The nation’s fiscal deficit was 5.7% of GDP for the first half of 2022 compared to the target of 3.9%, Monetary Policy Rate was hiked by 450 basis points between March and May 2022 from 14.5% to 19%; real GDP grew by 3.3% at the end of the first quarter of 2022 compared to 3.6% same period in 2021, and debt to GDP ratio was nearing 80%, attracting more downgrades from international credit ratings agencies such as Fitch, Moody’s and S&P.

The fall in international reserves was the last straw that broke the camel’s back – Gross International Reserves was pegged at US$7.7 billion (3.4 months of import cover at the end of June 2022, compared to US$9.7 billion (4.3 months of import cover at the end of December 2021) putting the cedi in a very forlorn position.

The month of July became a big turning point for the government as it finally ate a humble pie by deciding to seek an IMF bailout package after months of playing hide and seek. The Finance Minister was also in parliament to announce a revision of all macroeconomic targets for the 2022 fiscal year:

  • Overall Real GDP Growth rate of 5.8% was revised down to 3.7%
  • Non-Oil Real GDP Growth rate of 4.3% down from 5.9%
  • End-period headline inflation of 28.5%, up from 8%
  • Overall fiscal deficit of 6.6% of GDP down from 7.4%
  • Primary surplus of 0.4% of  GDP up from a surplus of 0.1% of GDP and;
  • Gross International Reserves sufficient to cover at least three and half months of imports of goods and services.

Ghana’s economy lost its anchor days after these revisions were announced. The country suffered at least seven downgrades and revisions and lost complete access to the Eurobond market. Foreign investors began dumping the country’s long-term sovereign bonds, revenues targets were missed and default was next for both external and domestic creditors.

The IMF cut Ghana’s growth rate for 2022 to 3.6%, from the earlier 5.2%. It, therefore, did not come as a surprise when AfDB disclosed that the West African nation’s economy expanded by 3.6% at the end of 2022, from 5.4% in 2021.

Data put out by the Ghana Statistical Service (GSS) showed the third quarter of 2022 saw the slowest economic growth in Ghana in the past two years, with a growth rate of 2.9%.  This was less than the GDP of 4.7% that was registered in the second quarter of 2022. The 0.9% increase in the industry sector had a significant negative influence on the overall growth rate.

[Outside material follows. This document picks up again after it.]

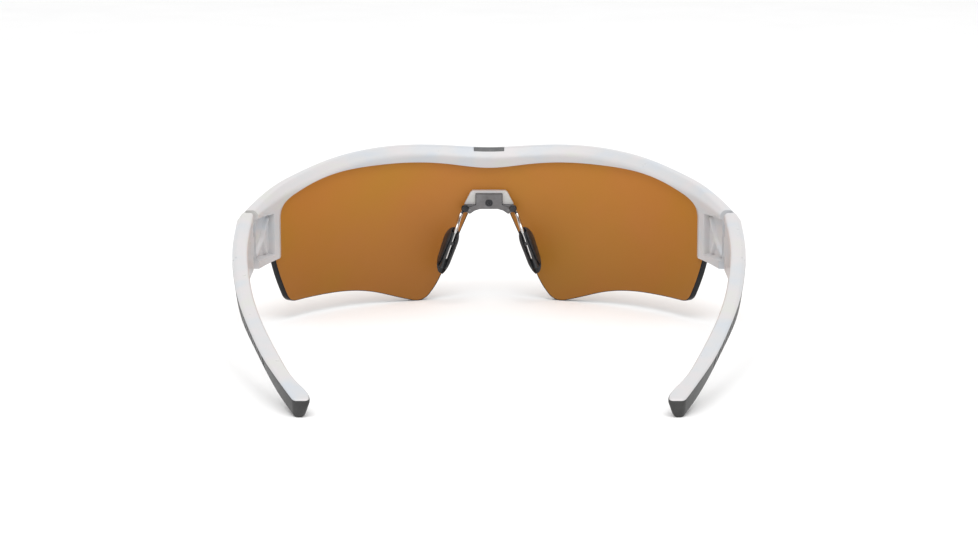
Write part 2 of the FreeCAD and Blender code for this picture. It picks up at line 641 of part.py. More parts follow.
def main():
    os.makedirs("parts", exist_ok=True)
    save("front_frame", front_frame())
    save("shield_lens", shield_lens())
    save("brow_inlay", brow_inlay())
    save("bridge_base", bridge_base())
    save("bridge_plate", bridge_plate())
    save("bridge_screw", bridge_screw())
    save("bridge_insert", bridge_insert())
    core, grip = temple_parts()
    one_sided = {"temple_core": core, "temple_grip": grip, "hinge_bush": hinge_bush(),
                 "pad_arm": pad_arm(), "nose_pad": nose_pad(), "pad_sleeve": pad_sleeve()}
    for name, shape in one_sided.items():
        save("left_" + name, shape)
        save("right_" + name, mirrored(shape))
    in_pairs = {"hinge_screws": hinge_screw(), "hinge_nuts": hinge_nut(), "arm_rivets": arm_rivet()}
    for name, shape in in_pairs.items():
        save(name, shape, mirrored(shape))


main()
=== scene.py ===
"""Looks for the wraparound sport sunglasses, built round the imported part.

Everything is drawn in millimetres in the part's own frame and scaled to metres when its mesh is
made: z = 0 is the table, +Z is up, the lens faces -Y, the temples run back to +Y, and +X is the
wearer's left. Each left-hand piece is drawn once and mirrored.
"""
import math

import bmesh
import bpy
import numpy as np
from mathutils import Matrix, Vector


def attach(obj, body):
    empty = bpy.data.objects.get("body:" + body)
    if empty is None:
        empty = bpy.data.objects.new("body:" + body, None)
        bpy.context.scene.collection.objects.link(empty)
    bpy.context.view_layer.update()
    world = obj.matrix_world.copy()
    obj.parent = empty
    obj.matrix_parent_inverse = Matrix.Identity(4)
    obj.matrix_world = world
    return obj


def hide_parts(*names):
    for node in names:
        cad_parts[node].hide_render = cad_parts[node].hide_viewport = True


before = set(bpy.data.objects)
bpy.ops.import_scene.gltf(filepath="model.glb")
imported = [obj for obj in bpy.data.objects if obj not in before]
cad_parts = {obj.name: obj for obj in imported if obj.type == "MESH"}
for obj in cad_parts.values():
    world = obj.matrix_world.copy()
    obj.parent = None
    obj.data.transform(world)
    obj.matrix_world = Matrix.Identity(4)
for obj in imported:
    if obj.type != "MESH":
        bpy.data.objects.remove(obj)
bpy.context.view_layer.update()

MM = 0.001
SHARP_ANGLE = math.radians(38)

# The front: it wraps round a vertical axis at x = 0 and this y
WRAP_AXIS_Y = -4.35
LENS_RADIUS = 69.15
LENS_BULGE_RADIUS = 140.0
LENS_WIDEST_Z = 27.0
LENS_THICKNESS = 2.0
LENS_SIDE_ANGLE = 58.0
FRAME_OUTER_RADIUS = 72.0
RIM_X = 59.2

# Hinges
PIVOT_X = 67.4
PIVOT_Y = -21.3
BARREL_RADIUS = 1.8
POCKET_RADIUS = 2.0
SCREW_RADIUS = 0.7
BUSH_RADIUS = 1.15
HEAD_RADIUS = 1.3
LUG_END_Y = -21.4
LUG_STEP_X = 67.7
LUG_STEP_Y = -23.7
LOWER_EAR_Z = (18.6, 21.6)
KNUCKLE_Z = (21.8, 27.2)
UPPER_EAR_Z = (27.4, 30.4)
LOWER_HEAD_DEPTH = 0.7
UPPER_HEAD_DEPTH = 0.8
HINGE_BORE_Z = (10, 40)
LUG_CUT_Z = (5, 50)
TEMPLE_CUT_FOOT_Z = 5

# Nose bridge, wires and pads
SOCKET_X = 7.1
SOCKET_Z = 27.3
EYE_FRONT_Y = -68.95
EYE_THICKNESS = 0.7
EYE_RADIUS = 1.1
EYE_ROUNDING = 0.12
SOCKET_SHADE_BEYOND_EYE = 0.2
RIVET_BORE = 0.55
WIRE_RADIUS = 0.5
WIRE_START = (0.62, 0.05, -0.5)
WIRE_ELBOW = Vector((8.7, -67.0, 25.0))
WIRE_BEND = 1.6
WIRE_ABOVE_PAD = 1.6
WIRE_SHORT_OF_FOOT = 3.4
PAD_TOP = Vector((9.9, -62.5, 21.3))
PAD_FOOT = Vector((13.8, -61.0, 10.3))
PAD_LENGTH = 14.4
PAD_DEPTH = 6.4
PAD_WIDTH = 3.9
WIRE_BEHIND_MIDDLE = 1.5
PAD_BORE_RADIUS = 1.15
PAD_SLOT_FOOT = ((-0.8, -2.2), (1.5, -2.2), (1.8, 6), (-1.0, 6))
PAD_SLOT_TOP = ((-0.35, -0.4), (1.05, -0.4), (1.2, 6), (-0.4, 6))
PAD_SLOT_Z = (-8, 9)
PAD_SOFT_VOXEL = 0.15
PAD_RINGS = 24
PAD_RING_POINTS = 72
PAD_CROWN_POWER = 0.62
PAD_FLANK_POWER = 0.9
PAD_SHORTEST_SHARE = 0.35
PAD_TAPER_START = 1.0
PAD_FOOT_DEPTH_LOSS = 0.40
PAD_FOOT_WIDTH_LOSS = 0.16
PAD_FOOT_SAG = 0.45
BASE_ROUNDING = 0.3
PLATE_ROUNDING = 0.16

# Lens outline from the front, right of the middle
LENS_TOP = [(0, 41.3), (12, 42.5), (24, 43.4), (36, 43.1), (47, 41.7), (55, 38.9), (62, 34.6), (70, 28.4)]
LENS_BOTTOM = [(49, 5.1), (42, 4.9), (34, 3.6), (27, 1.4), (22.4, 0.1)]
LENS_INNER_CORNER = [(22.4, 0.1), (20.9, 0.03), (19.3, 0.45), (17.9, 1.5)]
LENS_NOSE_EDGE = [(17.9, 1.5), (16.1, 3.9), (13.7, 8.4), (9.6, 17.5), (6.6, 24.3), (4.4, 29.2)]
NOTCH_TOP_Z = 30.8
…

The largest expansion was reported by agriculture, with 4.6%, while the services sector had a growth of 3.9%.

Despite this slower growth, the country’s economic outlook remains positive, with expectations of a rebound in the coming years– riding on the back of a $3 billion bailout package from the IMF. The government has also implemented various measures to address the imbalances and boost economic growth in 2023, including fiscal consolidation, monetary policy tightening, and structural reforms.

The African Development Bank (AfDB) is projecting a 3.3% expansion of the Ghanaian economy in 2023 and this is higher than the Government of Ghana’s forecast of 2.8% in 2023, the World Bank’s 2.7%, and the International Monetary Fund’s 2.8%. But for an economy that grew by 7% on average between 2017 and 2019, the AfDB’s report serves as a reminder of the current economic turbulence, and a great lesson to other Sub-Saharan economies whose economic growths are directly tied to unstable booms in the commodity market.